After mistakes against Scotland for England and Cardiff for Manchester City, Joe Hart has faced criticism for his inconsistent form over the last year. But should he be dropped by either club or country?
In the short term, the question is an easy one – Joe Hart shouldn’t be dropped. However in the long term the increased regularity of Hart’s mistakes will prove a problem to both Hodgson and Pellegrini. Both managers have come out in defence of the goalkeeper, but Pellegrini has warned Hart that he is not undroppable.
Last season, the Manchester City number 1 made a total of 6 errors, the same as recently departed Pepe Reina, and 5 out of those 6 errors resulted in a goal to the opposition. Compare this to the season before when City won the league when Hart made 2 errors and only one of them resulted in a conceded.
A big weakness of Hart’s game is his ability to come for crosses and successfully deal with the danger, whether he punches or catches the ball, which was seen recently in Manchester City’s defeat to Cardiff where Hart left his line, missed his punch, and offered Frazier Campbell a straight forward chance to score and ultimately win the match. While stats show that he only missed 3 crosses, they don’t factor in the crosses that were not properly cleared. The number of high crosses that were caught by Hart is a better statistic to look at and shows a sharp decrease in the amount made. The number has decreased in the last 3 seasons from 62 catches down to 37 in 2011/12 and to 26 catches last season. Whilst the City defence has improved during this period the Manchester City defence has still been the best in the league, with 33 conceded in 2011/12 compared 34 goals last season.
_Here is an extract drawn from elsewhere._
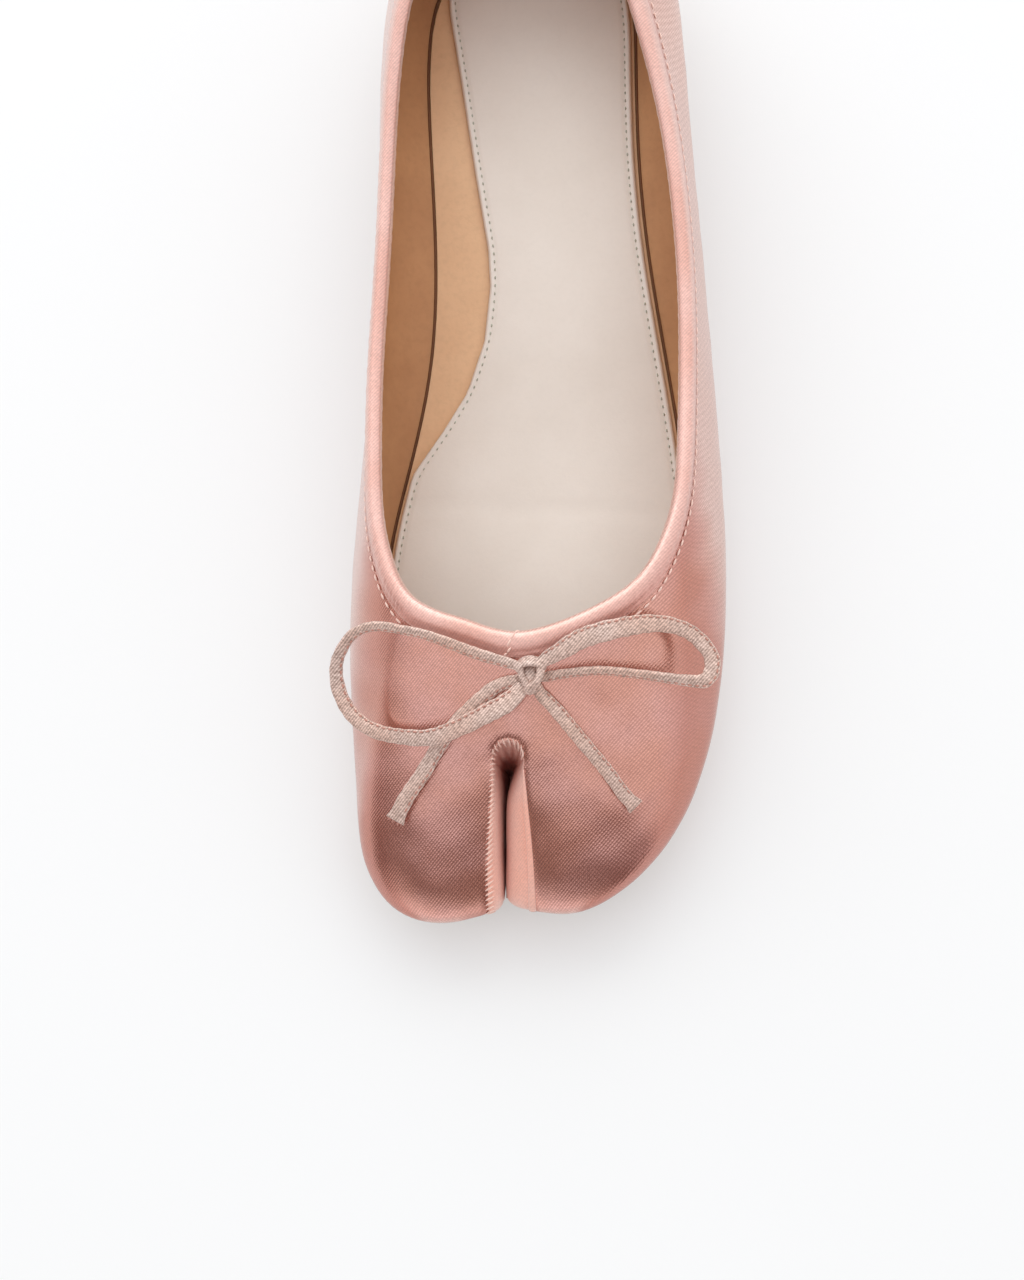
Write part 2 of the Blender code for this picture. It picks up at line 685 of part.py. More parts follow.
def heel_block(outer):
    """The heel block: the back of the outsole's outline with a slightly hollow front."""
    edge = pushed(edge_loop(outer), SOLE_EDGE - 0.0012)
    breast = HEEL_BREAST * SHOE_LENGTH
    back = edge[:len(outer.columns)]
    back = back[back[:, 1] > breast + 0.002]
    left = back[-1]
    right = back[0]
    front = []
    for share in np.linspace(0.0, 1.0, 9):
        hollow = HEEL_FRONT_HOLLOW * np.sin(np.pi * share)
        front.append((left[0] + (right[0] - left[0]) * share, breast + hollow))
    loop = np.concatenate([back, np.array(front)])
    height = HEEL_HEIGHT
    loops = (pushed(loop, -0.0026), pushed(loop, -0.0017), pushed(loop, -0.0006), loop)
    heights = (0.0, 0.0008, height * 0.5, height)
    return stacked_solid(loops, heights, lambda along: 0.0, 0)


def slot_margins(count, columns):
    """Clearance of the insole along a loop: more round the slot, where its corners are tight."""
    margins = np.full(count, INSOLE_CLEARANCE)
    margins[columns:] += 1.5 * GAP
    return margins


def insole(inner):
    low = edge_loop(inner)
    high = level_loop(inner, INSOLE_THICKNESS)
    low = pushed(low, -slot_margins(len(low), len(inner.columns)))
    high = pushed(high, -slot_margins(len(high), len(inner.columns)))
    steps = 120
    loops = (even_loop(low, steps), even_loop(high, steps))
    return stacked_solid(loops, (GAP, GAP + INSOLE_THICKNESS), sole_top)


def even_loop(loop, steps):
    """A closed loop resampled evenly, starting from its place nearest the back of the shoe."""
    start = int(np.argmax(loop[:, 1]))
    loop = np.roll(loop, -start, axis=0)
    closed = np.vstack([loop, loop[:1]])
    lengths = np.concatenate(([0.0], np.cumsum(np.linalg.norm(np.diff(closed, axis=0), axis=1))))
    at = np.linspace(0.0, lengths[-1], steps, endpoint=False)
    return np.stack([np.interp(at, lengths, closed[:, axis]) for axis in range(2)], axis=1)


def rail(loop, along, side):
    """Across place of a loop's outer (side 1) or inner (side -1) edge at a distance from the toe."""
    closed = np.vstack([loop, loop[:1]])
    found = []
    for first, second in zip(closed[:-1], closed[1:]):
        if (first[1] - along) * (second[1] - along) <= 0.0 and first[1] != second[1]:
            share = (along - first[1]) / (second[1] - first[1])
            found.append(first[0] + (second[0] - first[0]) * share)
    return max(found) if side > 0 else min(found)


def sock(inner):
    """The padded sock: the insole's outline from under the vamp back, cut in at the arch."""
    outline = pushed(level_loop(inner, INSOLE_THICKNESS), -(INSOLE_CLEARANCE + SOCK_MARGIN))
    back = outline[:, 1].max()
    front = SOCK_FRONT * SHOE_LENGTH
    cut_along = np.array([row[0] for row in SOCK_CUT_IN]) * SHOE_LENGTH
    cut_across = np.array([row[1] for row in SOCK_CUT_IN]) * BALL_WIDTH
    turn = np.linspace(0.0, np.pi, 36)
    alongs = front + (back - 0.0002 - front) * (1.0 - np.cos(turn)) / 2.0
    outer_side = []
    inner_side = []
    for along in alongs:
        right = rail(outline, along, 1)
        left = rail(outline, along, -1)
        if cut_along[0] < along < cut_along[-1]:
            left = max(left, float(np.interp(along, cut_along, cut_across)))
        share = (along - front) / SOCK_TOE_ROUNDING
        if share < 1.0:
            narrow = np.sqrt(max(0.0, 1.0 - (1.0 - share) ** 2)) * 0.85 + 0.15
            middle = (left + right) / 2.0
            left = middle + (left - middle) * narrow
            right = middle + (right - middle) * narrow
        outer_side.append((right, along))
        inner_side.append((left, along))
    loop = np.array(outer_side + inner_side[::-1])
    low = GAP + INSOLE_THICKNESS + GAP
    loops = (pushed(loop, -0.0002), loop, pushed(loop, -0.0002), pushed(loop, -0.0009))
    heights = (low, low + SOCK_THICKNESS * 0.3, low + SOCK_THICKNESS * 0.7, low + SOCK_THICKNESS)
    return stacked_solid(loops, heights, sole_top)


def binding():
    """The padded tube round the collar, as a closed ring of bulged sections."""
    places = np.concatenate([np.linspace(0.0, LAST.knots[1], 3, endpoint=False), round_places(),
                             np.linspace(LAST.knots[-1], 1.0, 4)[1:-1]])
    centre_up = top_places(places, BINDING_HEIGHT / 2.0)
    centres = LAST.skin(places, centre_up, UPPER_WALL / 2.0)
    normals = LAST.normal(places, centre_up)
    ups = LAST.skin(places, centre_up + 0.01, UPPER_WALL / 2.0) - centres
    ups -= normals * np.sum(ups * normals, axis=1, keepdims=True)
    ups /= np.linalg.norm(ups, axis=1, keepdims=True)
    section = []
    for turn in np.arange(10) * 2.0 * np.pi / 10:
        upward = np.sign(np.sin(turn)) * abs(np.sin(turn)) ** 0.8 * BINDING_HEIGHT / 2.0
        outward = np.sign(np.cos(turn)) * abs(np.cos(turn)) ** 0.8 * BINDING_THICKNESS / 2.0
        section.append((outward, upward))
    points = []
    faces = []
    count = len(section)
    for index in range(len(places)):
        for outward, upward in section:
            points.append(centres[index] + normals[index] * outward + ups[index] * upward)
    for index in range(len(places)):
        after = (index + 1) % len(places)
        for side in range(count):
            beside = (side + 1) % count
            faces.append((index * count + side, after * count + side,
                          after * count + beside, index * count + beside))
    return points, faces


def smooth_line(points, count):
    """Evenly spaced points on a smooth curve through the given ones."""
    points = np.asarray(points)
    padded = np.vstack([2 * points[0] - points[1], points, 2 * points[-1] - points[-2]])
    dense = []
    for index in range(len(points) - 1):
        a, b, c, d = padded[index:index + 4]
        for share in np.linspace(0.0, 1.0, 12, endpoint=False):
            dense.append(0.5 * (2 * b + (c - a) * share + (2 * a - 5 * b + 4 * c - d) * share ** 2
                                + (3 * b - a - 3 * c + d) * share ** 3))
    dense.append(points[-1])
    dense = np.array(dense)
    lengths = np.concatenate(([0.0], np.cumsum(np.linalg.norm(np.diff(dense, axis=0), axis=1))))
    at = np.linspace(0.0, lengths[-1], count)
    return np.stack([np.interp(at, lengths, dense[:, axis]) for axis in range(3)], axis=1)


def ribbon_route(rows, surface):
    """Route of a ribbon piece from its table, never lower than just above the upper."""
    knot_across = KNOT_PLACE[0] * BALL_WIDTH
    knot_along = KNOT_PLACE[1] * SHOE_LENGTH
    table = [(knot_across + across * BALL_WIDTH, knot_along - along * SHOE_LENGTH, height * THROAT_HEIGHT)
             for across, along, height in rows]
    route = smooth_line(table, 4 * len(table))
    reach = RIBBON_WIDTH * 0.35
    for place in route:
        under = max(surface(place[0] + side, place[1] + front)
                    for side in (-reach, 0.0, reach) for front in (-reach, 0.0, reach))
        place[2] = max(place[2], under + RIBBON_THICKNESS / 2.0 + GAP)
    return route


def ribbon_tube(route, count):
    """A flat tube along a route: wide across it and thin upwards, with closed ends."""
    line = smooth_line(route, count)
    ahead = np.gradient(line, axis=0)
    ahead /= np.linalg.norm(ahead, axis=1, keepdims=True)
    side = np.cross(np.array([0.0, 0.0, 1.0]), ahead)
    side /= np.linalg.norm(side, axis=1, keepdims=True)
    up = np.cross(ahead, side)
    sides = 8
    points = []
    faces = []
    for index in range(count):
        for turn in np.arange(sides) * 2.0 * np.pi / sides:
            wide = np.sign(np.cos(turn)) * abs(np.cos(turn)) ** 0.7 * RIBBON_WIDTH / 2.0
            thick = np.sin(turn) * RIBBON_THICKNESS / 2.0
            points.append(line[index] + side[index] * wide + up[index] * thick)
    for index in range(count - 1):
        for turn in range(sides):
            beside = (turn + 1) % sides
            faces.append((index * sides + turn, (index + 1) * sides + turn,
                          (index + 1) * sides + beside, index * sides + beside))
    faces.append(tuple(range(sides)))
    faces.append(tuple((count - 1) * sides + turn for turn in reversed(range(sides))))
    return points, faces


def knot_mesh(surface):
    """The knot: a plump wrapped lump with a waist where the ribbon crosses."""
    x = KNOT_PLACE[0] * BALL_WIDTH
    y = KNOT_PLACE[1] * SHOE_LENGTH
    z = surface(x, y) + KNOT_SIZE[2] / 2.0 + GAP
    points = []
    faces = []
    rows = 9
    turns = 14
    for row in range(1, rows):
        polar = np.pi * row / rows
        for turn in np.arange(turns) * 2.0 * np.pi / turns:
            ring = np.sin(polar) ** 0.75
            waist = 1.0 - 0.12 * np.exp(-(np.cos(polar) / 0.3) ** 2)
            flat = np.sign(np.sin(turn)) * abs(np.sin(turn)) ** 0.85
            wide = np.sign(np.cos(turn)) * abs(np.cos(turn)) ** 0.85
            points.append((x + wide * ring * waist * KNOT_SIZE[0] / 2.0,
                           y - np.cos(polar) * KNOT_SIZE[1] / 2.0,
                           z + flat * ring * KNOT_SIZE[2] / 2.0))
    first = len(points)
    points.append((x, y - KNOT_SIZE[1] / 2.0, z))
    points.append((x, y + KNOT_SIZE[1] / 2.0, z))
    for row in range(rows - 2):
        for turn in range(turns):
            beside = (turn + 1) % turns
            faces.append((row * turns + turn, row * turns + beside,
                          (row + 1) * turns + beside, (row + 1) * turns + turn))
    for turn in range(turns):
        beside = (turn + 1) % turns
        faces.append((first, beside, turn))
        base = (rows - 2) * turns
        faces.append((first + 1, base + turn, base + beside))
    return points, faces


def finish(name):
    """The material of that name."""
    colour, roughness = FINISHES[name]
    material = bpy.data.materials.new(name)
    material.use_nodes = True
    shader = material.node_tree.nodes["Principled BSDF"]
    shader.inputs["Base Color"].default_value = (*colour, 1.0)
    shader.inputs["Roughness"].default_value = roughness
    shader.inputs["Metallic"].default_value = 0.0
    material.diffuse_color = (*colour, 1.0)
    return material


def add_piece(name, mesh_parts, finish_name, shift):
    """One named object from points and faces, moved so that the shoe stands over the origin."""
    points, faces = mesh_parts
    mesh = bpy.data.meshes.new(name)
    mesh.from_pydata([tuple(Vector(point) + shift) for point in points], [], faces)
    body = bmesh.new()
    body.from_mesh(mesh)
    bmesh.ops.remove_doubles(body, verts=list(body.verts), dist=2e-5)
    bmesh.ops.dissolve_degenerate(body, dist=1e-6, edges=list(body.edges))
    bmesh.ops.triangulate(body, faces=list(body.faces))
    bmesh.ops.recalc_face_normals(body, faces=list(body.faces))
    body.to_mesh(mesh)
    body.free()
    thing = bpy.data.objects.new(name, mesh)
    mesh.materials.append(MATERIALS[finish_name])
    bpy.context.scene.collection.objects.link(thing)
    return thing


def height_over(meshes):
    """A function that gives the height of the topmost surface over a place in plan."""
    trees = []
    for points, faces in meshes:
        trees.append(BVHTree.FromPolygons([Vector(point) for point in points], faces))

    def surface(x, y):
        found = []
        for tree in trees:
            place, _, _, _ = tree.ray_cast(Vector((x, y, 0.2)), Vector((0.0, 0.0, -1.0)))
            if place is not None:
                found.append(place.z)
        return max(found) if found else 0.0

    return surface


for thing in list(bpy.data.objects):
    bpy.data.objects.remove(thing, do_unlink=True)

MATERIALS = {name: finish(name) for name in FINISHES}

shell_points, shell_faces, outer_skin, inner_skin = shell_mesh()
binding_parts = binding()
SHIFT = Vector((-MIDDLE[0], -MIDDLE[1], 0.0))

surface_height = height_over([(shell_points, shell_faces), binding_parts])

add_piece("upper", (shell_points, shell_faces), "pink_satin", SHIFT)
add_piece("topline_binding", binding_parts, "pink_binding", SHIFT)
add_piece("outsole", outsole(outer_skin), "sole_leather", SHIFT)
add_piece("heel", heel_block(outer_skin), "heel_leather", SHIFT)
add_piece("insole", insole(inner_skin), "tan_leather", SHIFT)
add_piece("sock", sock(inner_skin), "cream_leather", SHIFT)
add_piece("bow_knot", knot_mesh(surface_height), "pink_ribbon", SHIFT)
BOW_PIECES = (
    ("bow_loop_medial", BOW_LOOP_MEDIAL, 34),
    ("bow_loop_lateral", BOW_LOOP_LATERAL, 30),
    ("bow_tail_medial", BOW_TAIL_MEDIAL, 14),
    ("bow_tail_lateral", BOW_TAIL_LATERAL, 12),
)
for piece_name, table, steps in BOW_PIECES:
    add_piece(piece_name, ribbon_tube(ribbon_route(table, surface_height), steps), "pink_ribbon", SHIFT)
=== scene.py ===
"""Looks of the tabi ballet flat: satin, lining, stitches, ribbon bow, leathers, floor and light."""

import bpy
import numpy as np
from mathutils import Matrix, Vector
from mathutils.bvhtree import BVHTree


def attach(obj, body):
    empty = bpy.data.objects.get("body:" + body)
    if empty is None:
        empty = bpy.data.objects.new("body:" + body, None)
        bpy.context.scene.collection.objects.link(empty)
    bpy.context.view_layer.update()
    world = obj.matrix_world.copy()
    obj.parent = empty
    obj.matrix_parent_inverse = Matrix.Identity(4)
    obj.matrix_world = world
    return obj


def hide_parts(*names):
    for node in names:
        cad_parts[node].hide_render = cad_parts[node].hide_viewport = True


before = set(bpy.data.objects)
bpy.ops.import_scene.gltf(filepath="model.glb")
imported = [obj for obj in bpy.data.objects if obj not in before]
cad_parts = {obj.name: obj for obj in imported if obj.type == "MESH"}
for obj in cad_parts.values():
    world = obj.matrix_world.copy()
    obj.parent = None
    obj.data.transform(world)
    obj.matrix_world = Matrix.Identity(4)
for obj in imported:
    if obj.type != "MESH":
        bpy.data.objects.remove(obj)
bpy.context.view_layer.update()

# Driving dimensions
SHOE_LENGTH = 0.248
BALL_WIDTH = 0.0876
THROAT_HEIGHT = 0.041

# Sizes that are set by themselves
GAP = 0.0003
UPPER_WALL = 0.0022
BINDING_HEIGHT = 0.0055
BINDING_THICKNESS = 0.0034
SOLE_THICKNESS = 0.0032
HEEL_HEIGHT = 0.008
TOE_SPRING = 0.0055
INSOLE_THICKNESS = 0.002
INSOLE_CLEARANCE = 0.0006
SOCK_THICKNESS = 0.0016
SOCK_MARGIN = 0.0008
SOCK_TOE_ROUNDING = 0.014
SLIT_HALF_WIDTH = 0.005
SLIT_ARCH_HALF_WIDTH = 0.0035
SLIT_NARROWS_FROM = 0.008
SLIT_LENGTH = 0.0376
SLIT_FOLD_GAP = 0.00001
ARCH_BAND = 0.0086
STRIP_MOUTH = 0.0006
STRIP_END = 0.0005
SLIT_LEAN = 0.0022
LIP_ROUNDING = 0.0004
LIP_ROUNDING_REACH = 0.002
LOBE_DIP = 0.0011
LOBE_DIP_REACH = 0.007
DIP_ENDS_PAST_ARCH = 0.005
DIP_FADE = 0.030
RIBBON_WIDTH = 0.0034
RIBBON_THICKNESS = 0.0019
KNOT_SIZE = (0.0062, 0.0076, 0.0056)
TUCK = 0.5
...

Despite his poor form Joe Hart collected his third consecutive Golden Glove award in the Premier League, and proved last season that his shot stopping isn’t a weak area in his game with world class performance against Dortmund. Out of the last season’s top 7 teams though, Hart only had a better save to shot percentage (70%) than Lloris and Reina. The two previous seasons that Hart won the Golden Glove his save to shot percentage was the same as Cech’s, who had the highest percentage last season with 77%.
Somewhat ironically, Joe Hart claimed the number 1 spot for England after poor performances and mistakes by Robert Green and David James at the 2010 World Cup, and it doesn’t look like another player will be given the same fortune as Hart at the current time.
Fortunately for Hart English goalkeepers have been hard to come by in recent years with John Ruddy and Ben Foster, who is now injured until late 2013, the only guaranteed starters for their Premier League sides. Ruddy will push Hart hard this season after recovering from a injury hit season where he was nearing the form of his life (I wrote an article on how good he is in June when linked to Chelsea) and Celtic’s Fraser Forster will hope to take advantage of Champions League football to prove he can play at the highest level – something that
Hart’s breakthrough year was during a season-long loan to Birmingham in 2009/10 after his performances helped a goal-shy side survive relegation and his first inclusion into the PFA Team of the Year. Early on in the season though mistakes made by Hart were costing Birmingham goals, yet despite at a young age Hart managed to overcome this to keep his place in the team and get into the World Cup squad.
This is the challenge Joe Hart faces for a second time, and with every mistake or poor game scrutinised due to the level of quality he has previously reached, his character to improve once more will prove whether he is one of the top keepers in the world he believes himself to be. Roy Hodgson will be hoping that he overcomes this before next summer and England don’t face another goalkeeping dilemma before a World Cup.